◆ **STATED PROBLEM**
Repeat all of the data precisely.

◆ **SUPPLIED DATA**
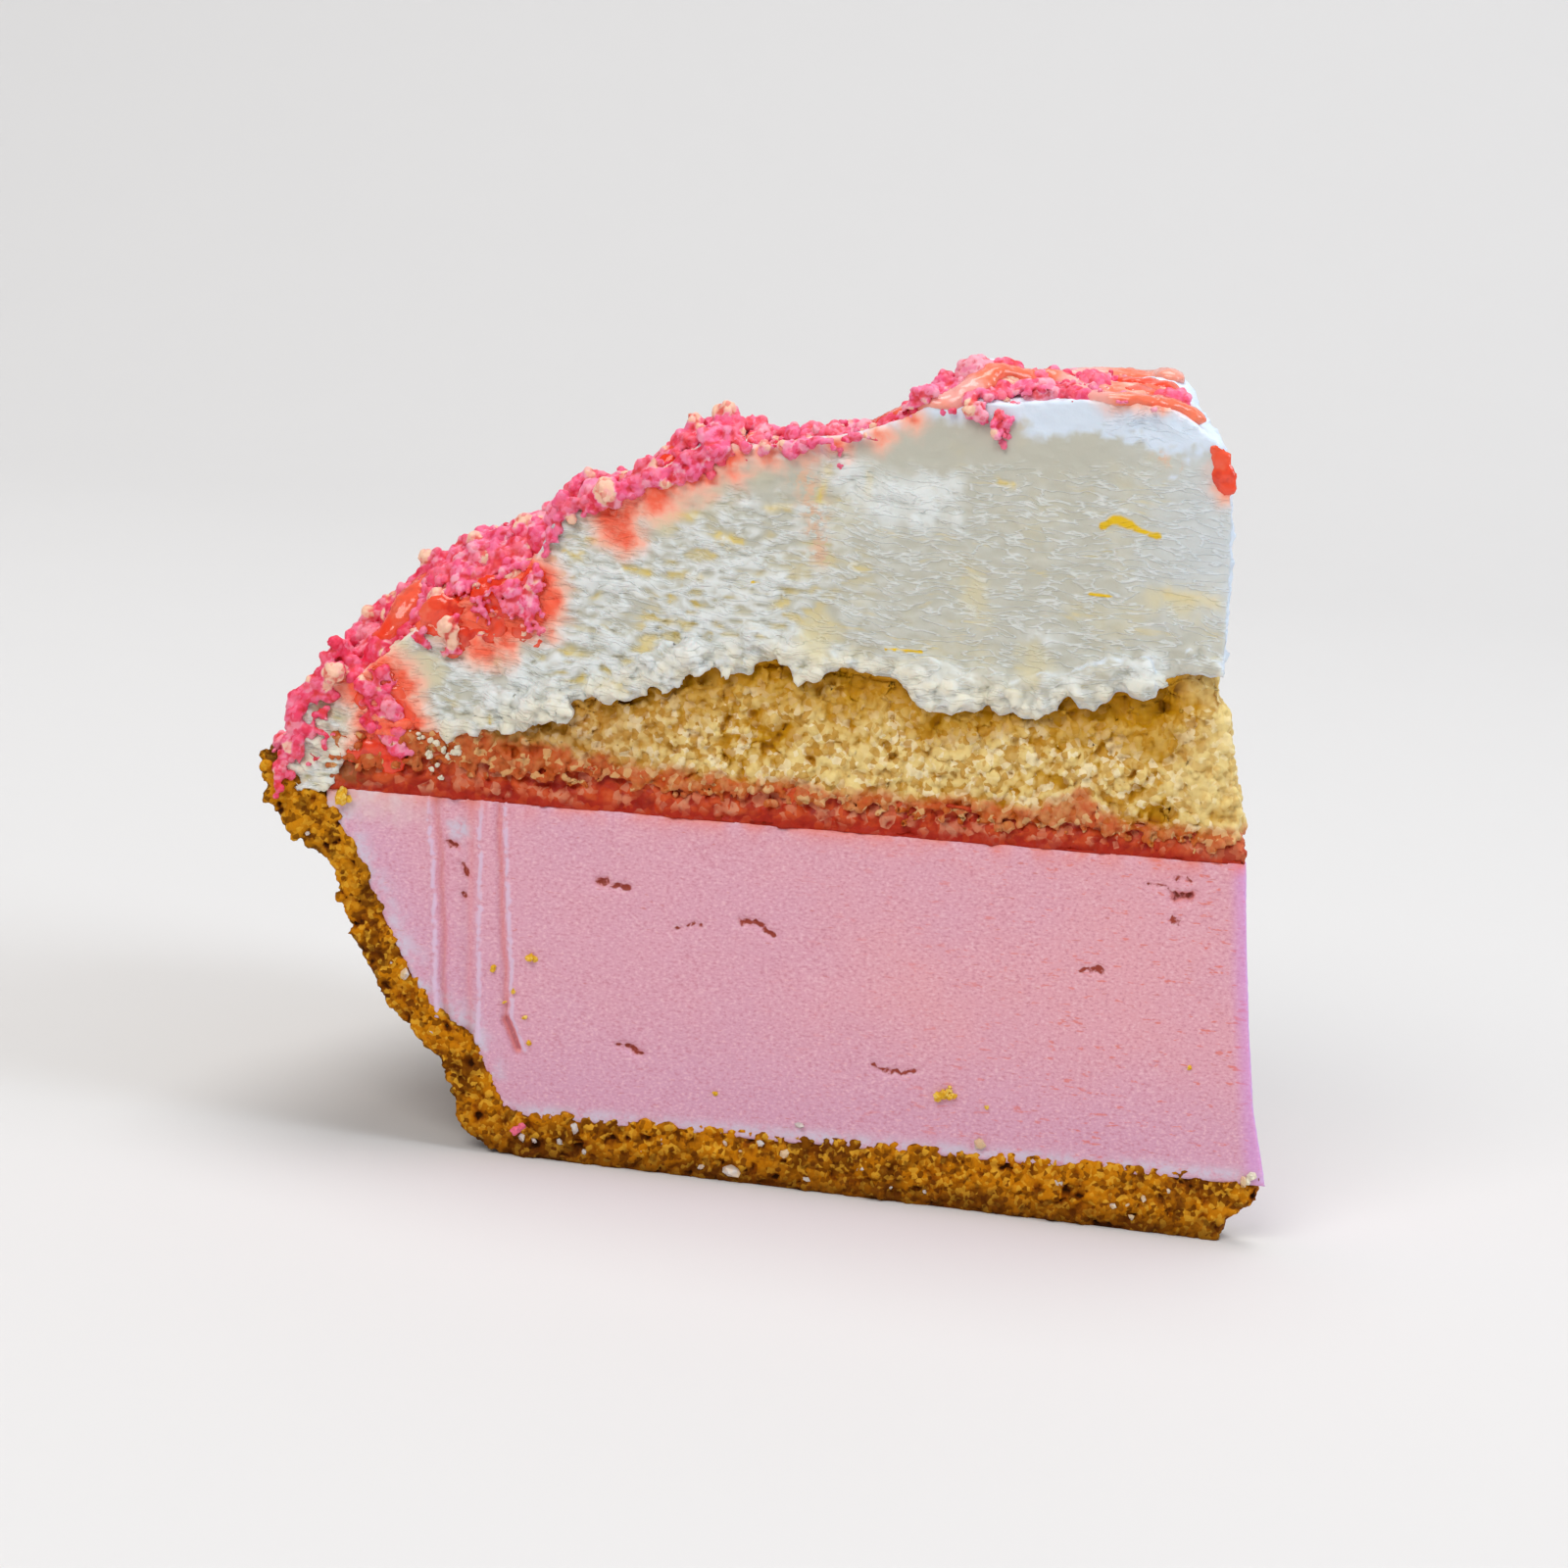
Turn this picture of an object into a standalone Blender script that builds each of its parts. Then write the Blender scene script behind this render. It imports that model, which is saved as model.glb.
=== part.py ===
"""One slice of a layered ice cream pie: crumb crust, strawberry ice cream, jam, sponge and a vanilla dome.

The whole pie was set in a round sloping tin and cut in eight. The slice stands on its crust, with its point
at +X, its rim at -X and one cut face towards -Y. Every layer is a block of the pie between a floor and a
roof, swept about the pie's middle from one cut face to the other. Sizes here are in millimetres and become
metres as the vertices are made.
"""

import math
import random

import bmesh
import bpy
import numpy as np
from mathutils import Euler, Matrix, Vector, noise

MM = 0.001

# The pie and the cut
RIM_RADIUS = 114.3       # a 9 inch pie tin, inside its rim
BASE_RADIUS = 83.0       # the tin's flat bottom
CRUST_HEIGHT = 41.4      # the tin's depth, filled to the rim
SLICES_IN_PIE = 8
SLICE_ANGLE = 2 * math.pi / SLICES_IN_PIE
PIE_MIDDLE_X = 57.6      # where the pie's own axis stands, so that the slice is centred on the origin
PIE_MIDDLE_Y = -40.1
GAP = 0.3                # clearance between neighbouring layers
WALL_GAP = 0.66          # the same clearance, measured upwards, on the crust's steep wall

# Heights of the level layers: height over the pie's middle, and fall for each millimetre outwards
CRUST_FLOOR_TOP = (7.5, 0.028)
ICE_CREAM_TOP = (41.5, 0.025)
JAM_TOP = (44.1, 0.006)
JAM_RADIUS = 105.0
SPONGE_RADIUS = 101.5
ICE_CREAM_RADIUS = 106.2
CREAM_RADIUS = 112.0

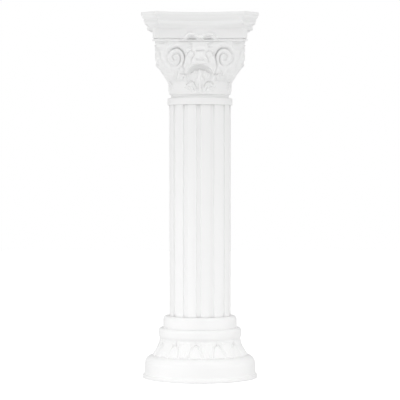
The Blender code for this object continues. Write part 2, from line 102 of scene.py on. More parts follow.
# %% Faces between rings
def faces_between(lower, upper):
    """Faces that join two rings of vertex numbers. One ring may have a whole multiple of the other's count,
    or be a single point: fine edge f then meets coarse point (f + half the multiple) // multiple."""
    if len(lower) == len(upper):
        return np.stack([lower, np.roll(lower, -1), np.roll(upper, -1), upper], axis=1).tolist()
    fine, coarse = (lower, upper) if len(lower) > len(upper) else (upper, lower)
    if len(coarse) == 1:
        fan = np.stack([fine, np.roll(fine, -1), np.repeat(coarse, len(fine))], axis=1)
        return (fan if fine is lower else fan[:, ::-1]).tolist()
    many = len(fine) // len(coarse)
    edge = np.arange(len(fine))
    near = ((edge + many // 2) // many) % len(coarse)
    fan = np.stack([fine, np.roll(fine, -1), coarse[near]], axis=1)
    point = np.arange(len(coarse))
    meet = ((point + 1) * many - many // 2) % len(fine)
    back = np.stack([np.roll(coarse, -1), coarse, fine[meet]], axis=1)
    both = np.concatenate([fan, back])
    return (both if fine is lower else both[:, ::-1]).tolist()


SHARP_ANGLE = math.radians(50)


def moulded_skin(name, blocks, looped):
    """One closed mesh from blocks of rings, each an array of rings x columns x 3. Looped, its last ring meets
    its first. Edges bent more than the sharp angle stay crisp, and the rest are shaded smooth."""
    points = np.concatenate([block.reshape(-1, 3) for block in blocks])
    rings, start = [], 0
    for block in blocks:
        for _ in range(block.shape[0]):
            rings.append(np.arange(start, start + block.shape[1]))
            start += block.shape[1]
    faces = []
    for lower, upper in zip(rings, rings[1:]):
        faces += faces_between(lower, upper)
    if looped:
        faces += faces_between(rings[-1], rings[0])
    data = bpy.data.meshes.new(name)
    data.from_pydata(points.tolist(), [], faces)
    data.update()
    data.shade_smooth()
    data.set_sharp_from_angle(angle=SHARP_ANGLE)
    made = bpy.data.objects.new(name, data)
    bpy.context.collection.objects.link(made)
    triangles = sum(len(face) - 2 for face in faces)
    print(name, len(points), "points,", triangles, "triangles")
    return made


# %% Small curves that the carving is made of
def soft(value, width):
    """0 below zero, 1 above width, and 3s^2 - 2s^3 between."""
    share = np.clip(value / width, 0, 1)
    return share * share * (3 - 2 * share)


def dome(distance):
    """Height of a ball's cap: the root of 1 - distance squared, and 0 beyond 1."""
    return np.sqrt(np.clip(1 - distance * distance, 0, 1))


def stroke(across, rise, path, width):
    """1 along a bent line and falling off beside it as exp(-(distance / width)^2)."""
    nearest = np.full(np.shape(across), np.inf)
    for (x0, y0), (x1, y1) in zip(path, path[1:]):
        run, climb = x1 - x0, y1 - y0
        share = np.clip(((across - x0) * run + (rise - y0) * climb) / (run * run + climb * climb), 0, 1)
        nearest = np.minimum(nearest, np.hypot(across - x0 - share * run, rise - y0 - share * climb))
    return np.exp(-((nearest / width) ** 2))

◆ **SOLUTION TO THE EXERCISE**
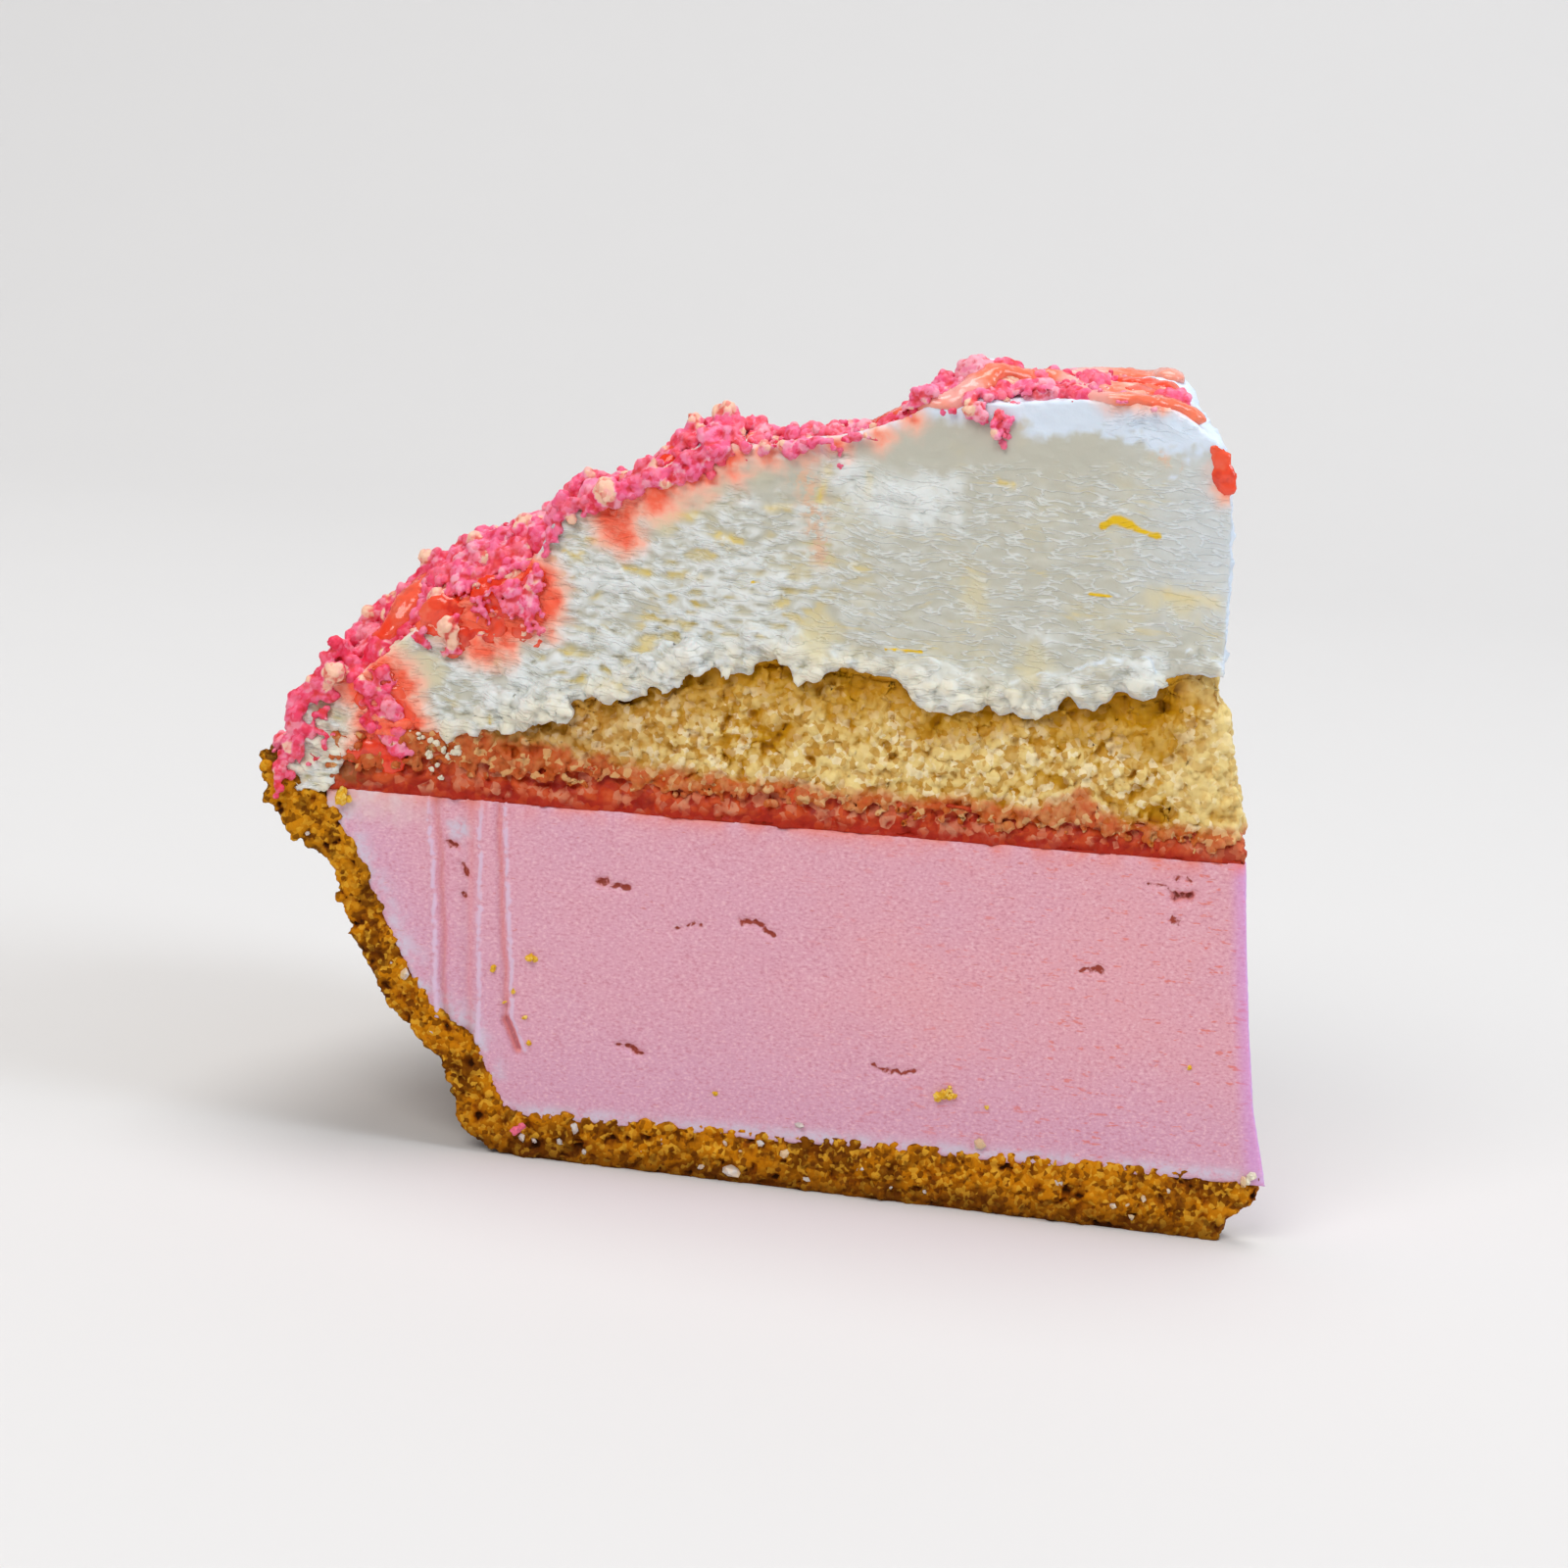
Turn this picture of an object into a standalone Blender script that builds each of its parts. Then write the Blender scene script behind this render. It imports that model, which is saved as model.glb.
=== part.py ===
"""One slice of a layered ice cream pie: crumb crust, strawberry ice cream, jam, sponge and a vanilla dome.

The whole pie was set in a round sloping tin and cut in eight. The slice stands on its crust, with its point
at +X, its rim at -X and one cut face towards -Y. Every layer is a block of the pie between a floor and a
roof, swept about the pie's middle from one cut face to the other. Sizes here are in millimetres and become
metres as the vertices are made.
"""

import math
import random

import bmesh
import bpy
import numpy as np
from mathutils import Euler, Matrix, Vector, noise

MM = 0.001

# The pie and the cut
RIM_RADIUS = 114.3       # a 9 inch pie tin, inside its rim
BASE_RADIUS = 83.0       # the tin's flat bottom
CRUST_HEIGHT = 41.4      # the tin's depth, filled to the rim
SLICES_IN_PIE = 8
SLICE_ANGLE = 2 * math.pi / SLICES_IN_PIE
PIE_MIDDLE_X = 57.6      # where the pie's own axis stands, so that the slice is centred on the origin
PIE_MIDDLE_Y = -40.1
GAP = 0.3                # clearance between neighbouring layers
WALL_GAP = 0.66          # the same clearance, measured upwards, on the crust's steep wall

# Heights of the level layers: height over the pie's middle, and fall for each millimetre outwards
CRUST_FLOOR_TOP = (7.5, 0.028)
ICE_CREAM_TOP = (41.5, 0.025)
JAM_TOP = (44.1, 0.006)
JAM_RADIUS = 105.0
SPONGE_RADIUS = 101.5
ICE_CREAM_RADIUS = 106.2
CREAM_RADIUS = 112.0

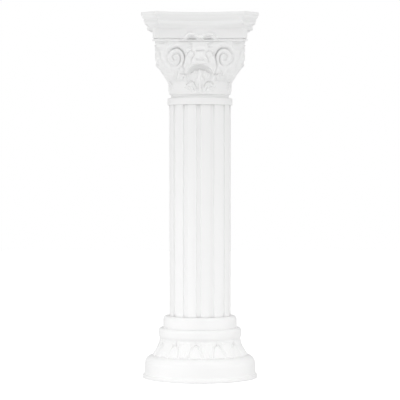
The Blender code for this object continues. Write part 2, from line 102 of scene.py on. More parts follow.
# %% Faces between rings
def faces_between(lower, upper):
    """Faces that join two rings of vertex numbers. One ring may have a whole multiple of the other's count,
    or be a single point: fine edge f then meets coarse point (f + half the multiple) // multiple."""
    if len(lower) == len(upper):
        return np.stack([lower, np.roll(lower, -1), np.roll(upper, -1), upper], axis=1).tolist()
    fine, coarse = (lower, upper) if len(lower) > len(upper) else (upper, lower)
    if len(coarse) == 1:
        fan = np.stack([fine, np.roll(fine, -1), np.repeat(coarse, len(fine))], axis=1)
        return (fan if fine is lower else fan[:, ::-1]).tolist()
    many = len(fine) // len(coarse)
    edge = np.arange(len(fine))
    near = ((edge + many // 2) // many) % len(coarse)
    fan = np.stack([fine, np.roll(fine, -1), coarse[near]], axis=1)
    point = np.arange(len(coarse))
    meet = ((point + 1) * many - many // 2) % len(fine)
    back = np.stack([np.roll(coarse, -1), coarse, fine[meet]], axis=1)
    both = np.concatenate([fan, back])
    return (both if fine is lower else both[:, ::-1]).tolist()


SHARP_ANGLE = math.radians(50)


def moulded_skin(name, blocks, looped):
    """One closed mesh from blocks of rings, each an array of rings x columns x 3. Looped, its last ring meets
    its first. Edges bent more than the sharp angle stay crisp, and the rest are shaded smooth."""
    points = np.concatenate([block.reshape(-1, 3) for block in blocks])
    rings, start = [], 0
    for block in blocks:
        for _ in range(block.shape[0]):
            rings.append(np.arange(start, start + block.shape[1]))
            start += block.shape[1]
    faces = []
    for lower, upper in zip(rings, rings[1:]):
        faces += faces_between(lower, upper)
    if looped:
        faces += faces_between(rings[-1], rings[0])
    data = bpy.data.meshes.new(name)
    data.from_pydata(points.tolist(), [], faces)
    data.update()
    data.shade_smooth()
    data.set_sharp_from_angle(angle=SHARP_ANGLE)
    made = bpy.data.objects.new(name, data)
    bpy.context.collection.objects.link(made)
    triangles = sum(len(face) - 2 for face in faces)
    print(name, len(points), "points,", triangles, "triangles")
    return made


# %% Small curves that the carving is made of
def soft(value, width):
    """0 below zero, 1 above width, and 3s^2 - 2s^3 between."""
    share = np.clip(value / width, 0, 1)
    return share * share * (3 - 2 * share)


def dome(distance):
    """Height of a ball's cap: the root of 1 - distance squared, and 0 beyond 1."""
    return np.sqrt(np.clip(1 - distance * distance, 0, 1))


def stroke(across, rise, path, width):
    """1 along a bent line and falling off beside it as exp(-(distance / width)^2)."""
    nearest = np.full(np.shape(across), np.inf)
    for (x0, y0), (x1, y1) in zip(path, path[1:]):
        run, climb = x1 - x0, y1 - y0
        share = np.clip(((across - x0) * run + (rise - y0) * climb) / (run * run + climb * climb), 0, 1)
        nearest = np.minimum(nearest, np.hypot(across - x0 - share * run, rise - y0 - share * climb))
    return np.exp(-((nearest / width) ** 2))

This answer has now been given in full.